Discussion in 'Anything goes' started by Chef, Mar 12, 2008.

  1. Norman Stansfield

    Norman Stansfield Active Member

    Not that they know of. That's what counts.
     
  2. Haven't you learned yet?
     
  3. mike311gd

    mike311gd Active Member

    I'm pretty slow.
     
  4. Chef

    Chef Active Member

    Reffing 8 games this afternoon. Will be home around 11 pm CST. A fresh 12-pack of Corona sitting in the ice-box.

    Then.....drunk posting Chef will visit.
     
  5. farmerjerome

    farmerjerome Active Member

    Is the corn gone too?
     
  6. 2muchcoffeeman

    2muchcoffeeman Well-Known Member

    After midnight, we're gonna let it all hang down.
    After midnight, we're gonna chug-a-lug and shout.
    We're gonna stimulate some action;
    We're gonna get some satisfaction.
    We're gonna find out what it is all about.
    After midnight, we're gonna let it all hang down.
     
  7. mike311gd

    mike311gd Active Member

    There was smoke on the water
    A little fire in the sky
    If I hear that song one more time
    I'll stick a fork right in my eye
    Another round and a pickled egg
    A truck pulled up with a 100 kegs
    Just another Friday night
    Fuck no, fuck no
    It's chug-a-lug night
    Here we go
    Here we go
    Chug-a-lug night
    Kissin' girls you don't know
    Here we go
    Beer is in my hair
    And vomits on my toes
    Here we go
    For no damn reason
    I'm takin' off my clothes
    Here we go
    I walked to the bar
    But now I'm driving...
    I still believe in anarchy
    Pardon me, sir, I have to pee
    Passed out greaser on the floor
    A beer fart on his pompadour
    I'm quite happy almost gay
    What the fuck did I just say?
    Something new every night
    Fuck no fuck no
    It's chug-a-lug night
     
  8. Chef

    Chef Active Member

    yes.

    all gone.
     
  9. BYH

    BYH Active Member

    This made me laugh very hard.
     
  10. Chef

    Chef Active Member

    UPDATE!!!!!!!!!!

    Reffed 8 games today (Mens league, full court, 5 on 5)

    I make a step, and I feel something soft and wet in my shoe.

    My pinky toe nail was apparently too long, and dug into the side of my corn toe.

    Bleeding like a stuck hog.......I get home and show my wife, and she just starts laughing.

    Anyhow, the corn-toe held up fine.
     
  11. mike311gd

    mike311gd Active Member

    Why do I keep clicking on this thread?

    By the way, Chef, when I was at the laundromat this afternoon, I thought of you.

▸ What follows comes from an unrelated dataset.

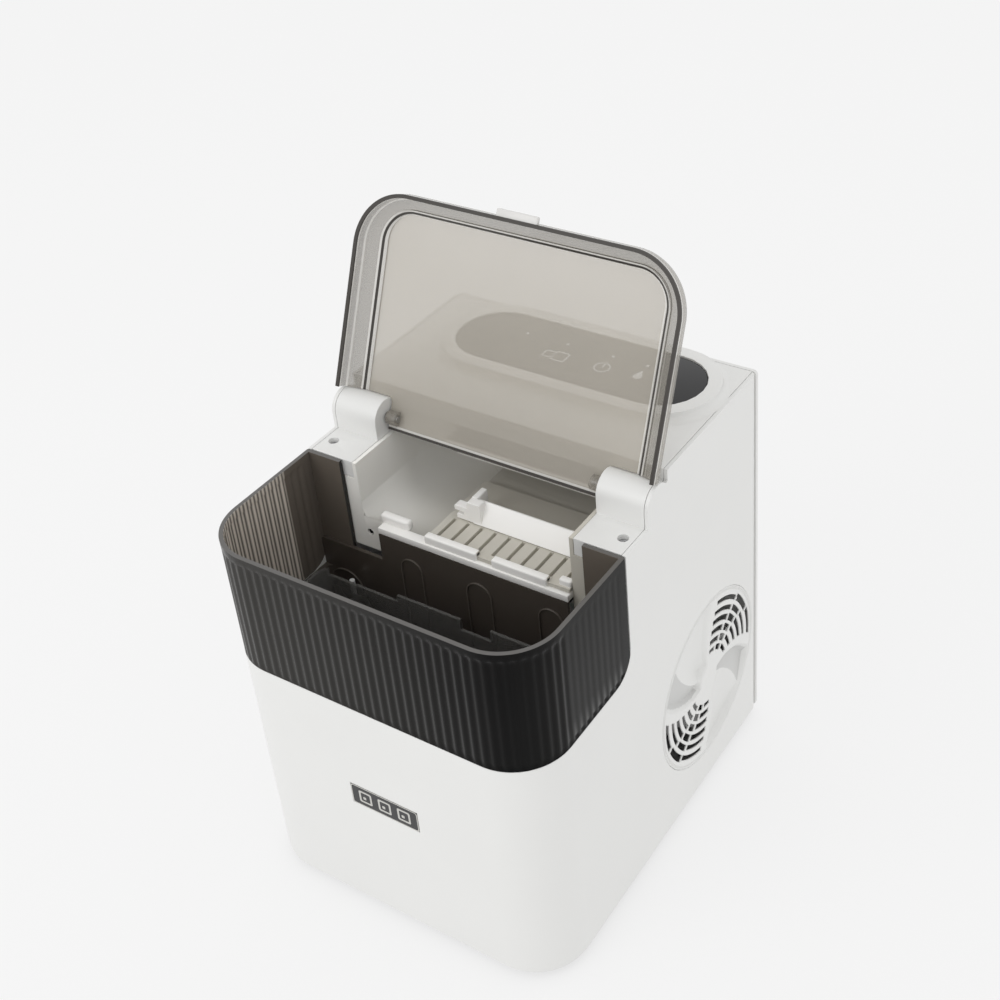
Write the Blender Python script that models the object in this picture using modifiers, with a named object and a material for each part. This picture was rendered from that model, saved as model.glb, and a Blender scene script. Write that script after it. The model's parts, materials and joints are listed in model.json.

While I was tending to my delicates in the dryer, then watching Scrubs on my laptop, I ended up next to the dirtiest kid in my city. He was wearing a black snow hat, a white (I think) thermal and jeans. All of his clothes -- I imagine the black hat was -- were caked in dirt, and not the hard day's work dirt, either. I know, this probably seems like just another one of my boring stories with no point, but when he bumped into me at the folding table, I got a whiff of His Ripeness. He smelled just like, I imagine, your toe looks. It was a dreadful mess to the senses.
     
  12. forever_town

    forever_town Well-Known Member

    Someone give Mikey some Colt 45 to drown his sorrows into.